Flu Virus Takes America by Storm
It’s flu season, and it’s packing a nasty punch across the U.S. In 49 out of 50 states, the influenza virus has become widespread. For those wondering, Hawaii is the lucky one.
In addition to it being widespread, it’s proving to deadlier than last year’s strain. So far, the Center for Disease Control and Prevention (CDC), has reported 20 infant deaths related to this years strain. This time last year, only three infants were taken from the flu.
The strain to blame this season is H3N2, a sub strain from influenza A, which can be hosted by birds and swine, as well as humans. It’s the strains that take form from this particular strain that account for more hospitalizations and higher death tolls.

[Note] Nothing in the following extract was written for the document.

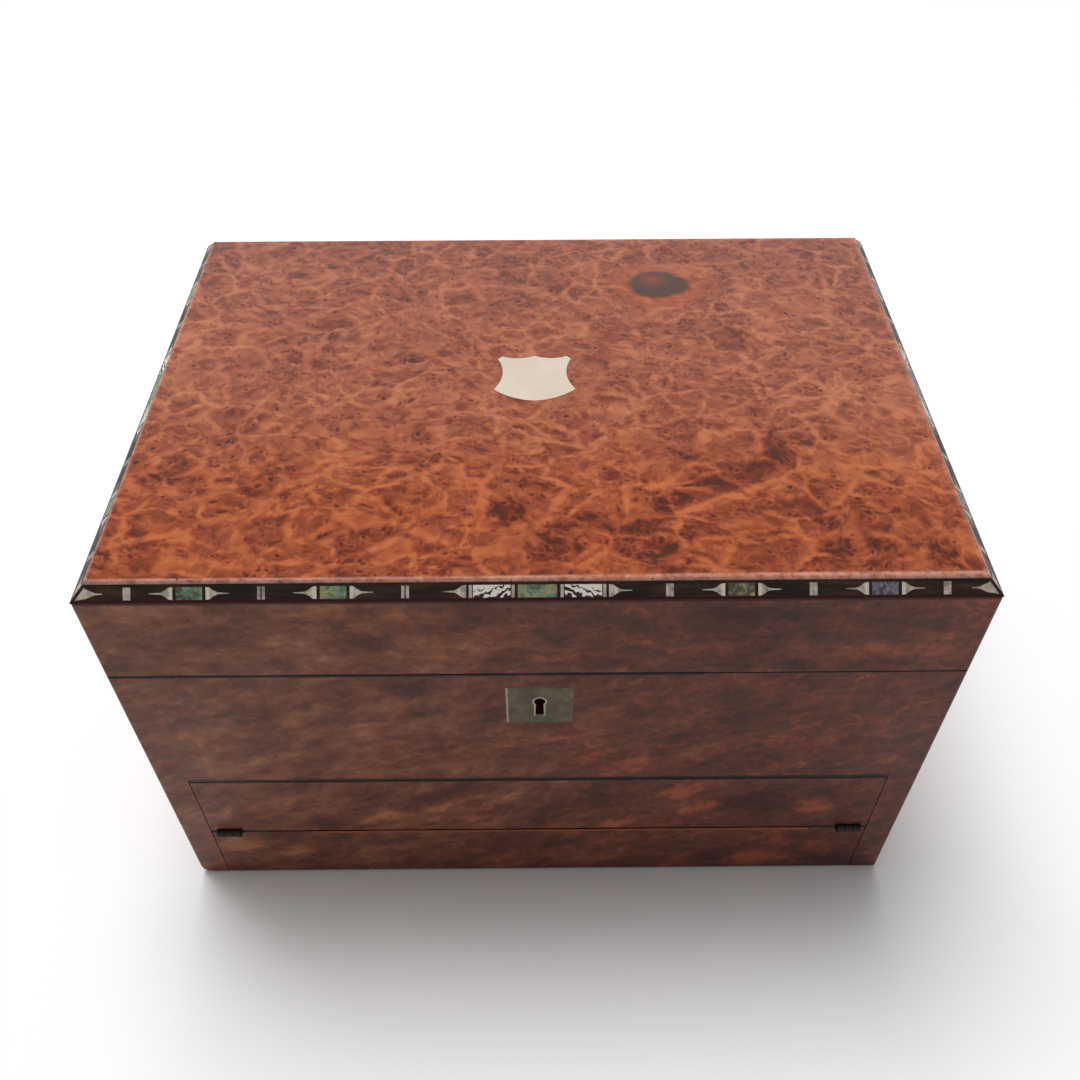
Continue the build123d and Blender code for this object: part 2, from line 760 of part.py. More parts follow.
def make_mirror_frame():
    """Four mitred rails, rebated behind for the glass."""
    half_x, half_y = frame_width / 2, frame_depth / 2
    open_x, open_y = half_x - frame_rail, half_y - frame_rail
    glass = block(-open_x - glass_overlap, open_x + glass_overlap, -open_y - glass_overlap,
                  open_y + glass_overlap, frame_low + frame_lip, frame_top)
    hole = block(-open_x, open_x, -open_y, open_y, frame_low, frame_top)
    ring = block(-half_x, half_x, -half_y, half_y, frame_low, frame_top) - glass - hole
    rails = []
    for way in (-1, 1):
        end = Polyline((-half_x, way * half_y), (half_x, way * half_y),
                       (open_x, way * open_y), (-open_x, way * open_y), close=True)
        side = Polyline((way * half_x, -half_y), (way * half_x, half_y),
                        (way * open_x, open_y), (way * open_x, -open_y), close=True)
        for outline in (end, side):
            prism = extrude(Pos(0, 0, frame_low) * make_face(outline.edges()), amount=frame_thick)
            rails.append(ring & prism)
    return rails


def make_mirror_glass():
    half_x = frame_width / 2 - frame_rail + glass_overlap - fit
    half_y = frame_depth / 2 - frame_rail + glass_overlap - fit
    low = frame_low + frame_lip
    return block(-half_x, half_x, -half_y, half_y, low, low + glass_thick)


button_top = frame_low - soft_gap
button_low = button_top - button_thick


def make_post(x):
    """A brass post in the lid that carries a turn-button on its riveted pin."""
    shape = rod_z(button_top + turn_fit, band_low + band / 2, x, 0, post_radius)
    shape = shape + rod_z(button_low - turn_fit, button_top + turn_fit, x, 0, button_pin)
    return shape + rod_z(button_low - turn_fit - button_head_height, button_low - turn_fit, x, 0,
                         button_head)


def make_turn_button(x):
    """An oval brass button that holds the mirror's frame."""
    plate = SlotOverall(button_length, button_width)
    shape = extrude(Pos(x, 0, button_low) * plate, amount=button_thick)
    return shape - rod_z(button_low, button_top, x, 0, button_pin + turn_fit)


# ================================================================ drawer
def make_rail():
    """The fixed lower part of the drawer's front."""
    shape = block(-drawer_x, drawer_x, -half_d, drawer_front, toe_gap, rail_top)
    for x in (-flap_knuckle_side, flap_knuckle_side):
        shape = shape - flap_leaf_plate(x, rail_top - flap_leaf_thick / 2, rail_top, fit)
        shape = shape - knuckle_notch(x, flap_knuckle_length, flap_axis, hinge_line, flap_knuckle)
    return shape


def make_flap():
    """The falling front, its top planed back so that it clears the case as it falls."""
    swing = math.hypot(flap_top - hinge_line, -half_d - flap_axis)
    back = drawer_front - front_gap
    inner = math.sqrt(swing ** 2 - (back - flap_axis) ** 2)
    mid = (-half_d + back) / 2
    middle = math.sqrt(swing ** 2 - (mid - flap_axis) ** 2)
    outline = Polyline((-half_d, flap_low), (-half_d, flap_top), (mid, hinge_line + middle - fit),
                       (back, hinge_line + inner - fit), (back, flap_low), close=True)
    face = Plane(origin=(-drawer_x, 0, 0), x_dir=(0, 1, 0), z_dir=(1, 0, 0)) * make_face(outline.edges())
    shape = extrude(face, amount=2 * drawer_x)
    for x in (-flap_knuckle_side, flap_knuckle_side):
        shape = shape - flap_leaf_plate(x, flap_low, flap_low + flap_leaf_thick / 2, fit)
        shape = shape - knuckle_notch(x, flap_knuckle_length, flap_axis, hinge_line, flap_knuckle)
    return shape


def make_drawer_side(side):
    x0, x1 = sorted((side * drawer_in, side * drawer_x))
    shape = block(x0, x1, drawer_front, drawer_back, drawer_low, drawer_top)
    if side > 0:
        hole_depth = pin_throw + drawer_side / 4
        shape = shape - rod_z(drawer_top - hole_depth, drawer_top, pin_side, pin_y,
                              pin_radius + soft_gap)
    return shape


def make_drawer_back():
    return block(-drawer_in, drawer_in, drawer_back - drawer_side, drawer_back, floor_top, drawer_top)


def make_drawer_floor():
    return block(-drawer_in, drawer_in, drawer_front, drawer_back, floor_top - drawer_floor, floor_top)


divider_y = drawer_front + soft_gap + ring_pad_depth + soft_gap + divider / 2


def make_divider():
    """The board across the drawer, behind the ring rack."""
    return block(-drawer_in, drawer_in, divider_y - divider / 2, divider_y + divider / 2,
                 floor_top, rail_top)


def make_ring_pad():
    """The padded rack for rings, in front of the divider."""
    shape = block(-drawer_in + soft_gap, drawer_in - soft_gap, drawer_front + soft_gap,
                  divider_y - divider / 2 - soft_gap, floor_top, floor_top + ring_pad_height - drawer_floor)
    return fillet(shape.edges().group_by(Axis.Z)[-1], ring_pad_round)


# ================================================================ tray
column_x = tray_x - tray_wall - column_width


def make_tray_floor():
    return block(-tray_x, tray_x, tray_front, tray_back, tray_low, cell_low)


def make_tray_walls():
    """Four boards on the tray's floor."""
    sides = [block(*sorted((side * tray_x, side * (tray_x - tray_wall))), tray_front, tray_back,
                   cell_low, tray_top) for side in (-1, 1)]
    span = tray_x - tray_wall
    front = block(-span, span, tray_front, tray_front + tray_wall, cell_low, tray_top)
    back = block(-span, span, tray_back - tray_wall, tray_back, cell_low, tray_top)
    return sides + [front, back]


def make_tray_dividers():
    """Two long partitions, four short ones in the side columns and one across the middle."""
    front, back = tray_front + tray_wall, tray_back - tray_wall
    high = tray_top - tray_divider
    boards = []
    for side in (-1, 1):
        long_x = sorted((side * column_x, side * (column_x - tray_divider)))
        boards.append(block(*long_x, front, back, cell_low, high))
        cell_x = sorted((side * column_x, side * (tray_x - tray_wall)))
        boards.append(block(*cell_x, front + cell_front, front + cell_front + tray_divider,
                            cell_low, high))
        boards.append(block(*cell_x, back - cell_back - tray_divider, back - cell_back,
                            cell_low, high))
    span = column_x - tray_divider
    boards.append(block(-span, span, back - centre_back - tray_divider, back - centre_back,
                        cell_low, high))
    return boards


def make_straps():
    """Two lifting straps, sewn flat to the inside of the tray's end walls."""
    straps = []
    for side in (-1, 1):
        x0, x1 = sorted((side * (tray_x - tray_wall), side * (tray_x - tray_wall - tab_strap_thick)))
        middle = (tray_front + cell_front + tray_back - cell_back) / 2
        straps.append(block(x0, x1, middle - tab_strap / 2, middle + tab_strap / 2,
                            tray_top - tray_height / 2, tray_top + tab_strap_thick))
    return straps


jar_x = tray_x - tray_wall - column_width / 2
jar_front_y = tray_front + tray_wall + cell_front / 2
jar_back_y = tray_back - tray_wall - cell_back / 2
jar_low = cell_low + soft_gap
jar_top = jar_low + jar_height


def jar_hollow(x, y):
    return rod_z(jar_low + jar_floor, jar_top, x, y, jar_well)


def make_square_jar(x):
    shape = Pos(x, jar_front_y, jar_low + jar_height / 2) * Box(jar_side, jar_side, jar_height)
    shape = fillet(shape.edges().filter_by(Axis.Z), jar_floor)
    return shape - jar_hollow(x, jar_front_y)


def make_round_jar(x):
    return rod_z(jar_low, jar_top, x, jar_back_y, jar_radius) - jar_hollow(x, jar_back_y)


def cap_spigot_rod(x, y):
    return rod_z(jar_top - cap_spigot, jar_top, x, y, jar_well - soft_gap)


def make_square_cap(x):
    """A plated cap with a domed top; its spigot drops into the jar."""
    shape = Pos(x, jar_front_y, jar_top + cap_height / 2) * Box(jar_side, jar_side, cap_height)
    shape = fillet(shape.edges().filter_by(Axis.Z), jar_floor)
    shape = fillet(shape.edges().group_by(Axis.Z)[-1], square_cap_round)
    return shape + cap_spigot_rod(x, jar_front_y)


def make_round_cap(x):
    shape = rod_z(jar_top, jar_top + cap_height, x, jar_back_y, jar_radius)
    shape = fillet(shape.edges().group_by(Axis.Z)[-1], round_cap_dome)
    return shape + cap_spigot_rod(x, jar_back_y)


# ================================================================ all the pieces
def build_case():
    write("base_board", make_base_board())
    write("case_left", make_case_side(-1, left_foot_round))
    write("case_right", make_case_side(1, right_foot_round))
    write("case_back", make_case_back())
    write("case_front", make_case_front())
    write("drawer_ceiling", make_ceiling())
    write("well_linings", *make_linings())
    write("tray_bearers", *make_bearers())
    write("case_hinge_leaves", *both_sides(case_leaf, lid_hinge_side))
    write("case_hinge_screws", *[screw(side * lid_hinge_side + dx, lid_screw_y, rim, False)
                                 for side in (-1, 1) for dx in lid_screws])
    write("lock_case", make_lock_case())
    write("lock_screws", *[screw(lock_x + side * lock_screw_x, lock_screw_y, rim, False)
                           for side in (-1, 1)])
    write("lock_bolt", make_bolt())
    write("escutcheon", escutcheon_plate(0) - keyhole(-half_d, -half_d + plate_thick))
    write("catch_pin", make_catch_pin())
    write("catch_pin_bush", make_bush())
    write("drawer_spring", make_spring())
    write("spring_screw", make_spring_screw())


def build_lid():
    write("lid_left", make_lid_side(-1))
    write("lid_right", make_lid_side(1))
    write("lid_front", make_lid_front())
    write("lid_back", make_lid_back())
    write("lid_top", make_lid_top())
    write("shield", shield_solid(0))
    turns = {"front": (width, half_d, 0), "right": (depth, half_w, 90),
             "back": (width, half_d, 180), "left": (depth, half_w, -90)}
    pearl, jewels = [], []
    for place, (length, offset, angle) in turns.items():
        side_pearl = pearl_pieces(length, offset)
        side_jewels = jewel_pieces(length, offset)
        strip = cut_all(strip_solid(length, offset), side_pearl + side_jewels)
        write(f"band_{place}", Rot(0, 0, angle) * strip)
        pearl += [Rot(0, 0, angle) * piece for piece in side_pearl]
        jewels += [Rot(0, 0, angle) * piece for piece in side_jewels]
    write("pearl_inlay", *pearl)
    write("abalone_inlay", *jewels)
    write("lid_hinge_leaves", *both_sides(lid_leaf, lid_hinge_side))
    write("lid_hinge_screws", *[screw(side * lid_hinge_side + dx, lid_screw_y, lid_low, True)
                                for side in (-1, 1) for dx in lid_screws])
    write("lid_hinge_pins", *both_sides(
        lambda x: hinge_pin(x, lid_hinge_length, lid_axis, case_height, lid_pin), lid_hinge_side))
    write("link_plate", make_link_plate())
    write("link_screws", *[screw(lock_x + side * lock_screw_x, lock_screw_y, lid_low, True)
                           for side in (-1, 1)])
    write("lid_pad", make_pad())
    write("mirror_frame", *make_mirror_frame())
    write("mirror_glass", make_mirror_glass())
    write("button_posts", *both_sides(make_post, button_x))
    write("turn_button_left", make_turn_button(-button_x))
    write("turn_button_right", make_turn_button(button_x))


def build_drawer():
    write("drawer_rail", make_rail())
    write("drawer_left", make_drawer_side(-1))
    write("drawer_right", make_drawer_side(1))
    write("drawer_back", make_drawer_back())
    write("drawer_floor", make_drawer_floor())
    write("drawer_divider", make_divider())
    write("ring_pad", make_ring_pad())
    write("flap", make_flap())
    write("rail_hinge_leaves", *both_sides(rail_leaf, flap_knuckle_side))
    write("flap_hinge_leaves", *both_sides(flap_leaf_piece, flap_knuckle_side))
    write("flap_hinge_pins", *both_sides(
        lambda x: hinge_pin(x, flap_knuckle_length, flap_axis, hinge_line, flap_pin),
        flap_knuckle_side))


def build_tray():
    write("tray_floor", make_tray_floor())
    write("tray_walls", *make_tray_walls())
    write("tray_dividers", *make_tray_dividers())
    write("tray_straps", *make_straps())
    write("square_jars", *both_sides(make_square_jar, jar_x))
    write("square_jar_caps", *both_sides(make_square_cap, jar_x))
    write("round_jars", *both_sides(make_round_jar, jar_x))
    write("round_jar_caps", *both_sides(make_round_cap, jar_x))


build_case()
build_lid()
build_drawer()
build_tray()
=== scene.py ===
import math
import bpy
from mathutils import Matrix, Vector


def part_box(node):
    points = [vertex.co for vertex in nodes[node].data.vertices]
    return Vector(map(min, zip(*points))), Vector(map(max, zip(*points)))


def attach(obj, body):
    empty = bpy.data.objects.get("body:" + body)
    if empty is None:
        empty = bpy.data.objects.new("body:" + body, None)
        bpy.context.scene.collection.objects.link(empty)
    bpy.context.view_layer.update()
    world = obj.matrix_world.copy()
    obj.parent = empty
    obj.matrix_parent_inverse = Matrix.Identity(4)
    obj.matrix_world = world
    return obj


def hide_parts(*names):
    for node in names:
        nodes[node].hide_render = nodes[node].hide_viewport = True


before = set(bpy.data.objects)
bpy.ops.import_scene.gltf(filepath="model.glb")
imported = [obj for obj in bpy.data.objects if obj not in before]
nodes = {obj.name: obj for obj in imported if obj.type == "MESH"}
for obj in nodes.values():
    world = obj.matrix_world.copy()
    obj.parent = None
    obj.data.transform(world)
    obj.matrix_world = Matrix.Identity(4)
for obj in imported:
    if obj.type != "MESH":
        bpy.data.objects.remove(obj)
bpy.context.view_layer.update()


# ---------------------------------------------------------------- camera
# A camera stands in front of the box at about arm's length and looks down on its lid,
# turned a hair to the right.
eye_place = (-0.00029, -0.33363, 0.45244)
look_down, look_right, lean = math.radians(46.399), math.radians(0.2886), math.radians(-0.2132)
camera_data = bpy.data.cameras.new("camera")
camera_data.lens = 35.43
camera_data.sensor_width = 36.0
camera_data.clip_start = 0.02
camera = bpy.data.objects.new("camera", camera_data)
camera.matrix_world = (
    Matrix.Translation(eye_place)
    @ Matrix.Rotation(-look_right, 4, "Z")
    @ Matrix.Rotation(math.pi / 2 - look_down, 4, "X")
    @ Matrix.Rotation(lean, 4, "Z"))
bpy.context.scene.collection.objects.link(camera)
bpy.context.scene.camera = camera
bpy.context.scene.view_settings.view_transform = "Standard"


# ---------------------------------------------------------------- table and light
# The box stands on a wide chalk-white table top that fades into the white room round it.
# One large soft lamp hangs above, a little behind and to the left. The room fills in the
# rest, and its ceiling is dark in the polish, so that the veneer keeps its depth.
def paint(red, green, blue):
    """A colour as a painter picks it, 0 to 255, in the linear numbers that shaders take."""
    parts = [value / 255 for value in (red, green, blue)]
    return tuple(p / 12.92 if p <= 0.04045 else ((p + 0.055) / 1.055) ** 2.4 for p in parts) + (1.0,)


def node(tree, kind, sockets, out=0, **settings):
    """Adds a shader node, links or sets its sockets, and gives back one of its outputs."""
    made = tree.nodes.new("ShaderNode" + kind)
    for key, value in settings.items():
        setattr(made, key, value)
    for key, value in sockets.items():
        if isinstance(value, bpy.types.NodeSocket):
            tree.links.new(value, made.inputs[key])
        else:
            made.inputs[key].default_value = value
    return made.outputs[out]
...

From 2003 to 2013, the three flu seasons that were dominated by H3N2 strains of the flu had the highest mortality rates, according to verywell.com. The CDC reported that the 2013 strain had a high of 56,000 American deaths in connection to the flu.
A typical flu season starts in December and ends in February, but some strains have been known to survive into the early weeks of May. If infected, the symptoms tend to last four to five days, but can persist up to seven days.
The best way to prevent catching the flu is by getting a shot. One flu vaccine provides protection all season long, and can prevent illness or reduce the severity of flu symptoms.
“There are at least three good reasons for everyone six months and older to get an annual flu shot,” said Health Commissioner Sherlita Amler, MD. “First, as flu strains change each year, the vaccine is adapted to take them on. Second, people of every age, including those who are healthy, can become quite ill with the flu. And third, healthier people who get a flu shot each year help protect infants too young to receive the vaccine, seniors, and people with chronic health conditions, for whom the flu can be very serious.”
Flu symptoms include fevers, headaches, muscle aches, and extreme fatigue. Similar to the common cold, but while the cold severity builds up over time, the flu hits its victims with full force once it’s in the host and disrupts means of productivity.
If one finds that they do get a respiratory infection, to prevent it spreading the infected individual should cough or sneeze into their elbow, wash their hands frequently with soap and warm water. If possible, they should also stay home until 24 hours after the fever subsides and clean surfaces that are touched frequently, such as door knobs or water faucets.
It’s also very important to get plenty of rest, eat healthy food, and hydrate with water as much as possible.